Sessanta giorni di sospensiva, poi se ne riparla. Alla fine della discussione generale sulla proposta di salario minimo, alla Camera, il capogruppo di FdI Foti annuncia di aver presentato la richiesta “non per buttare la palla chissà dove” ma per “poter avere lo stesso tempo che avete avuto voi per formulare una proposta unitaria”. Il capo dei deputati FdI ricorda, con toni un po’ da “aula sorda e grigia” che la maggioranza avrebbe potuto risolvere la questione “di pancia”, con l’emendamento abrogativo in commissione: “Nessuno lo impediva” e se la destra non lo ha fatto è stato per “una questione di rispetto”.
Più che di rispetto ha pesato la comprensibile paura della premier di addossarsi la responsabilità di affondare un provvedimento popolare anche tra gli elettori di destra e comunque evidentemente necessario. “Per la prima volta Meloni è costretta a inseguire le opposizioni”, dichiara in un’intervista Scotto, capogruppo Pd in commissione Lavoro, ed è proprio così.

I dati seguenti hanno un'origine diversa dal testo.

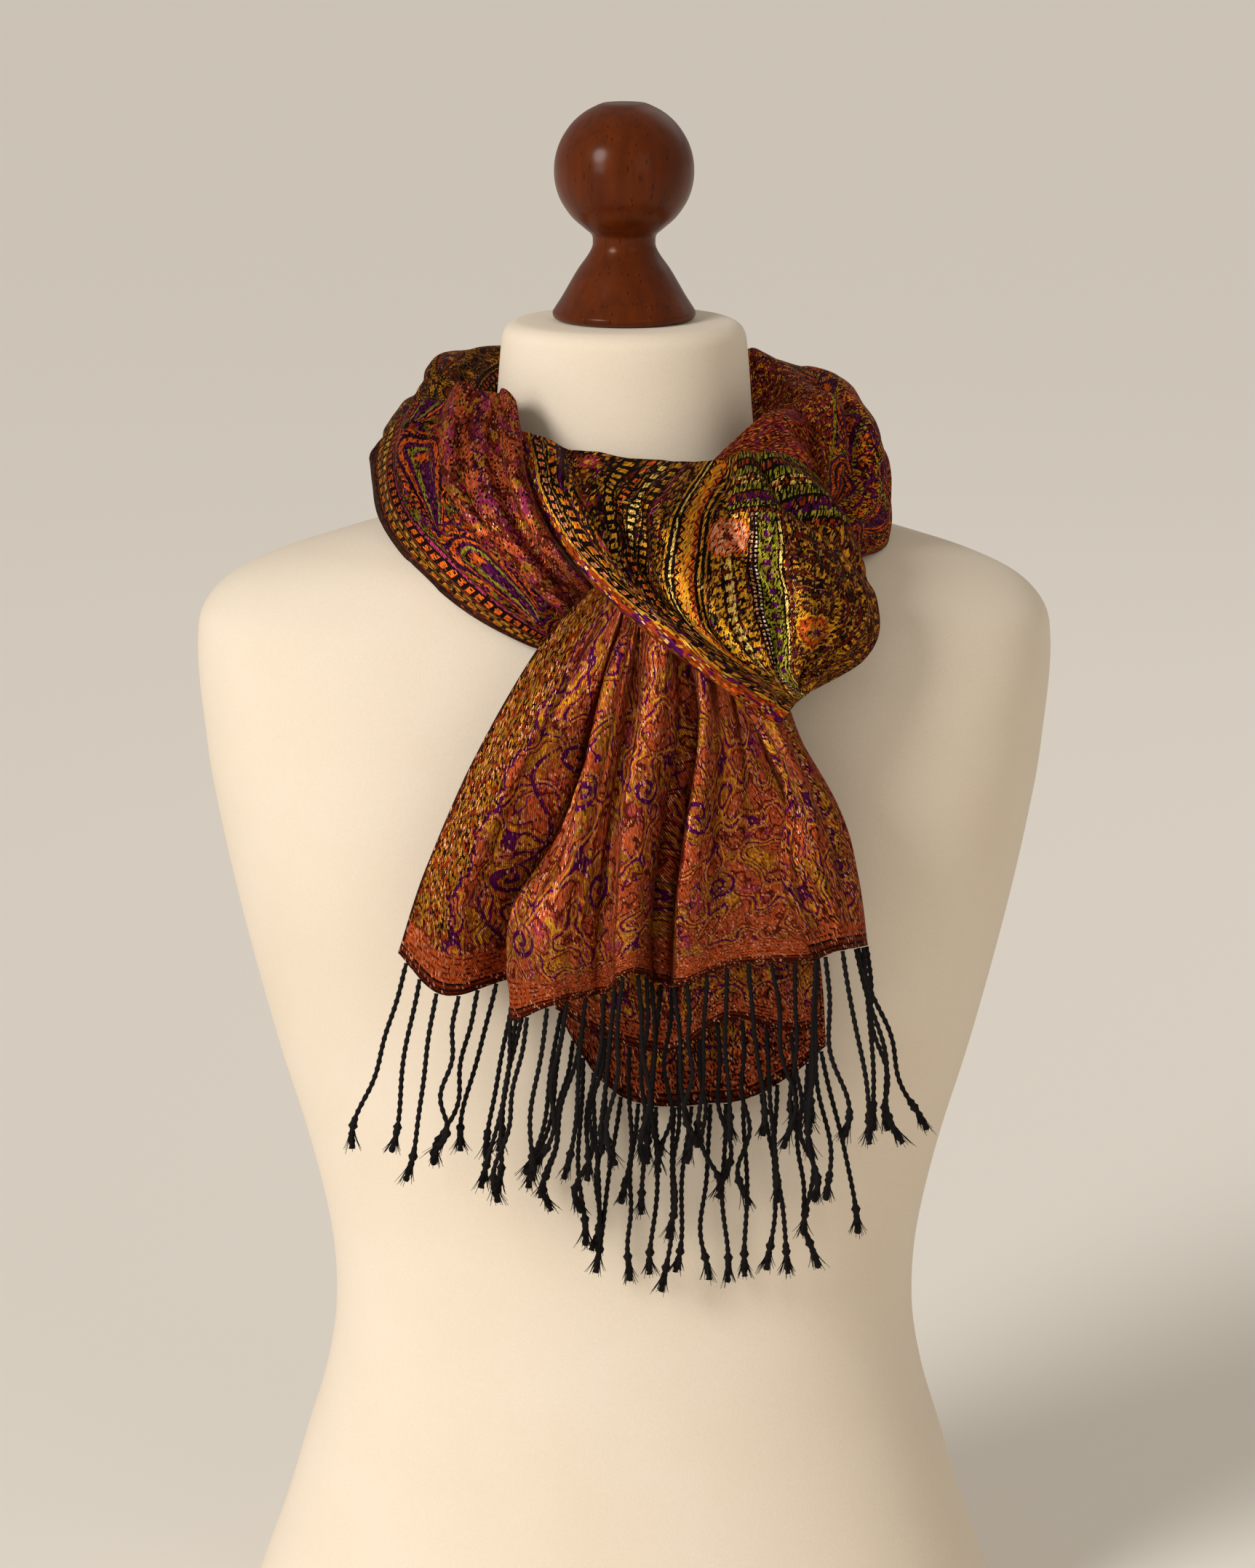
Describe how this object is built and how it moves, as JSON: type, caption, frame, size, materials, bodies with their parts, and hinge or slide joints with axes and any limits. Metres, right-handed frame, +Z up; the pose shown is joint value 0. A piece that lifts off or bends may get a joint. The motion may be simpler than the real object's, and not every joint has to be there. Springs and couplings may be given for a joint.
{
  "type": "silk shawl on a limbless dress form",
  "caption": "Fringed jacquard silk shawl, doubled and looped through itself round the neck of a limbless dress form with a turned wooden cap.",
  "frame": {"origin": "centre of the dress form's flat base, on the surface that it stands on", "axes": "+Z up along the neck, -Y the way the form faces, +X to the viewer's right"},
  "size_m": [0.384, 0.2775, 0.7024],
  "materials": {
    "cotton_jersey": "fine cotton jersey stretched over the form, matte",
    "stained_wood": "turned beech, reddish brown stain, gloss varnish",
    "jacquard_silk": "jacquard woven silk, soft sheen along the folds",
    "fringe_silk": "two-ply twisted silk cord with knotted, teased ends"
  },
  "bodies": {
    "root": {"form_torso": "cotton_jersey", "form_cap": "stained_wood", "shawl_back": "jacquard_silk", "shawl_left": "jacquard_silk", "shawl_right": "jacquard_silk", "shawl_right_fold": "jacquard_silk", "shawl_loop": "jacquard_silk", "tail_front": "jacquard_silk", "tail_side": "jacquard_silk", "tail_back": "jacquard_silk", "tail_back_fold": "jacquard_silk", "fringe_front": "fringe_silk", "fringe_side": "fringe_silk", "fringe_back": "fringe_silk", "fringe_back_fold": "fringe_silk"}
  },
  "joints": []
}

L’opposizione protesta rumorosamente contro la sospensione. “Ma a che gioco stiamo giocando?”, sbotta la vicepresidente del Pd Gribaudo mentre Conte ironizza: “La richiesta di rinvio è una melina. La Meloni da un lato dice di voler dialogare, dall’altro definisce la proposta ‘uno slogan’. Se la premier invita le opposizioni a un confronto non ci sottrarremo anche se il luogo deputato era la commissione”.
In realtà tutta l’opposizione sa benissimo che la richiesta di sospensiva e la retromarcia sull’emendamento soppressivo, sul quale sino a pochi giorni fa nessuno nella destra avanzava dubbi, sono una vittoria. La destra non ha una sua proposta perché era convinta di poter liquidare quella dell’opposizione senza pagare alcun dazio e quando si è resa conto di una situazione ben diversa, anzi opposta, era troppo tardi per inventarsi una strada diversa da quella del salario minimo per intervenire su un nodo non più eludibile come quello dei salari troppo bassi. La vittoria in questa mano non significa che la partita sia vinta e neppure vicina a essere vinta.

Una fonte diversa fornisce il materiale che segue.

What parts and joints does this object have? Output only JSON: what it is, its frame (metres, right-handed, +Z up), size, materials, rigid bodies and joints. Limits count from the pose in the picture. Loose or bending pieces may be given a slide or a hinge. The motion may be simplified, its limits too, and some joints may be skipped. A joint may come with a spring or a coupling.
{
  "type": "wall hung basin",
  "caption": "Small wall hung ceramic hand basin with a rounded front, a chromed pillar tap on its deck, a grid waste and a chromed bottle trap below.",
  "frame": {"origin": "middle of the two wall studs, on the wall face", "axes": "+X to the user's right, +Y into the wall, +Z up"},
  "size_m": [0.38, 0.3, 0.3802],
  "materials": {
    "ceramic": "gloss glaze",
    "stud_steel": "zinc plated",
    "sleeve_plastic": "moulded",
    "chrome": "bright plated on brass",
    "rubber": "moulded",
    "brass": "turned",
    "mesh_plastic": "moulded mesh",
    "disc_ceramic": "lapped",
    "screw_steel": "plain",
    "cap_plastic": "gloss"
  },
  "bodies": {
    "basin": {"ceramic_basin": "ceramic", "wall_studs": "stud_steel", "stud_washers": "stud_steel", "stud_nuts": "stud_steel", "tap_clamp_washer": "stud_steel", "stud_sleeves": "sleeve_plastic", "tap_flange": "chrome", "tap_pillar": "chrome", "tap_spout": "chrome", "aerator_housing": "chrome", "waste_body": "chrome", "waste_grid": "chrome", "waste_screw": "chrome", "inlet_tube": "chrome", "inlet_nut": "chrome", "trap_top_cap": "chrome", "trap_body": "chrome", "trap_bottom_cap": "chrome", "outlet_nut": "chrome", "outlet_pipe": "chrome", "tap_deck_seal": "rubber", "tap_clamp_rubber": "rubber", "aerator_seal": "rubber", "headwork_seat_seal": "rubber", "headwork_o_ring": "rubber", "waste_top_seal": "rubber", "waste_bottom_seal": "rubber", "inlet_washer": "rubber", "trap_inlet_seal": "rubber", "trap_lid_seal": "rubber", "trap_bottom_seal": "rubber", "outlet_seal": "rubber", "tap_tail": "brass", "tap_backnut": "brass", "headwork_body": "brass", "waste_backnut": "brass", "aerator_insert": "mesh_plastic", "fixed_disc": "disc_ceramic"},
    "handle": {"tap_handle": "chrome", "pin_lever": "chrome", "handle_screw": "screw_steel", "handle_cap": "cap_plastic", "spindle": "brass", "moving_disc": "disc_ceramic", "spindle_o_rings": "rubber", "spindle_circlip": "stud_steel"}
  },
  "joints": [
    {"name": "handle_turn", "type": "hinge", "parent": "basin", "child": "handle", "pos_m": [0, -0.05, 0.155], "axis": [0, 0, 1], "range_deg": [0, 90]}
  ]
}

Giorgia Meloni sul salario minimo non ha alcuna intenzione di cedere. Da un lato si è esposta troppo bocciandolo a più riprese con toni definitivi, dall’altro la bandiera è ormai troppo connotata per dare partita vinta agli avversari. A settembre la maggioranza si presenterà con un suo marchingegno e si tratterà di vedere quanto sarà disposta, o costretta, a trattare. Quella proposta, al momento, ancora non c’è anche se proprio Foti assicura invece di averla già in tasca anche se “con le coperture ancora da verificare”. Potrebbe trattarsi di un testo in larga misura ricalcato sulla proposta avanzata dall’allora ministro del Lavoro Orlando, sinistra Pd, nella scorsa legislatura: un espediente che renderebbe certamente meno facile al Nazareno rifiutare in partenza quel terreno di trattativa.

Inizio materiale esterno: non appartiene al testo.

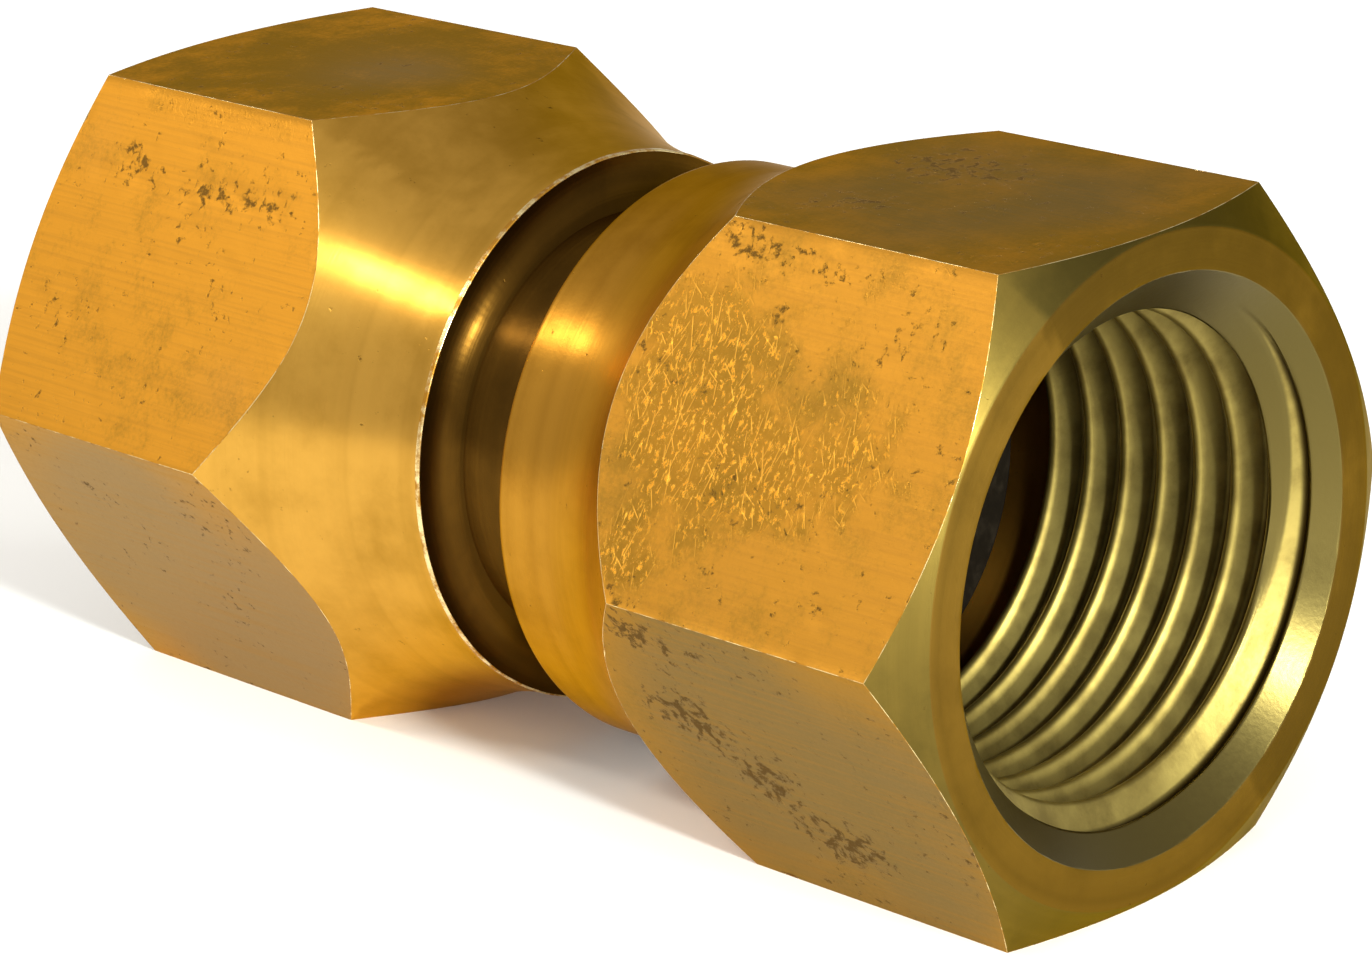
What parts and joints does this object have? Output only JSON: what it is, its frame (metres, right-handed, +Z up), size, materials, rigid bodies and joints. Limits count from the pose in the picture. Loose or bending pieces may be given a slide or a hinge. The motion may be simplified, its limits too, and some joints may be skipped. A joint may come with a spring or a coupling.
{
  "type": "swivel pipe union fitting",
  "caption": "Brass pipe union: hexagonal female body with a turned neck and a captive, free-turning hexagonal female nut for a second threaded pipe.",
  "frame": {"origin": "on the fitting's axis, midway between the port face and the nut's mouth face, with the nut pulled fully forward", "axes": "+X along the axis towards the swivel nut's mouth, +Z up, normal to the top flats of both hexagons"},
  "size_m": [0.0512, 0.03, 0.026],
  "materials": {
    "body_brass": "turned and drawn hexagon brass, satin, lightly tarnished",
    "nut_brass": "drawn hexagon brass, scratched and stained, turned collar and mouth",
    "ring_bronze": "drawn spring bronze wire",
    "washer_rubber": "moulded black rubber"
  },
  "bodies": {
    "body": {"female_body": "body_brass", "sealing_washer": "washer_rubber"},
    "retainer": {"retaining_ring": "ring_bronze"},
    "nut": {"swivel_nut": "nut_brass"}
  },
  "joints": [
    {"name": "nut_spin", "type": "hinge", "parent": "body", "child": "retainer", "pos_m": [0, 0, 0], "axis": [1, 0, 0], "continuous": true},
    {"name": "nut_slide", "type": "slide", "parent": "retainer", "child": "nut", "axis": [-1, 0, 0], "range_m": [0, 0.0045]}
  ]
}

Se fosse davvero quella l’ipotesi su cui lavora la destra, invece che di salari si tratterebbe di contratti, o meglio di estensione della contrattazione collettiva sia ai settori che di contrattazione sono privi sia a quelli dove, grazie alla presenza di sigle sindacali minori, vigono i “contratti pirata”, quasi sempre al di sotto della soglia fissata dal contratto nazionale. “Se si cercano palliativi al salario minimo noi non ci saremo”, ha già messo le mani avanti Conte. La partita, in settembre, inevitabilmente assumerà connotati diversi. La proposta sulla contrattazione, se ci sarà davvero, amplificherà il ruolo dei sindacati, puntando a dividere la Cisl, contraria al salario minimo, da una Cgil convertitasi all’ultimo momento più per forza che per amore.
Nella maggioranza Calenda tenterà di forzare per spingere Elly Schlein verso la mediazione, coadiuvato probabilmente dalla minoranza interna del Pd. Conte punterà i piedi sul versante opposto: non ha gradito affatto lo “scippo” della bandiera del salario minimo, proposta 5S che di cui la segretaria del Pd è riuscita a impossessarsi, e non vede l’ora di riprendersela. La carta sulla quale punta la premier per capovolgere l’esito di uno scontro che per ora la ha vista perdente sono proprio le divisioni all’interno del fronte opposto. Stare al suo gioco sarebbe folle, ma il rischio innegabilmente c’è.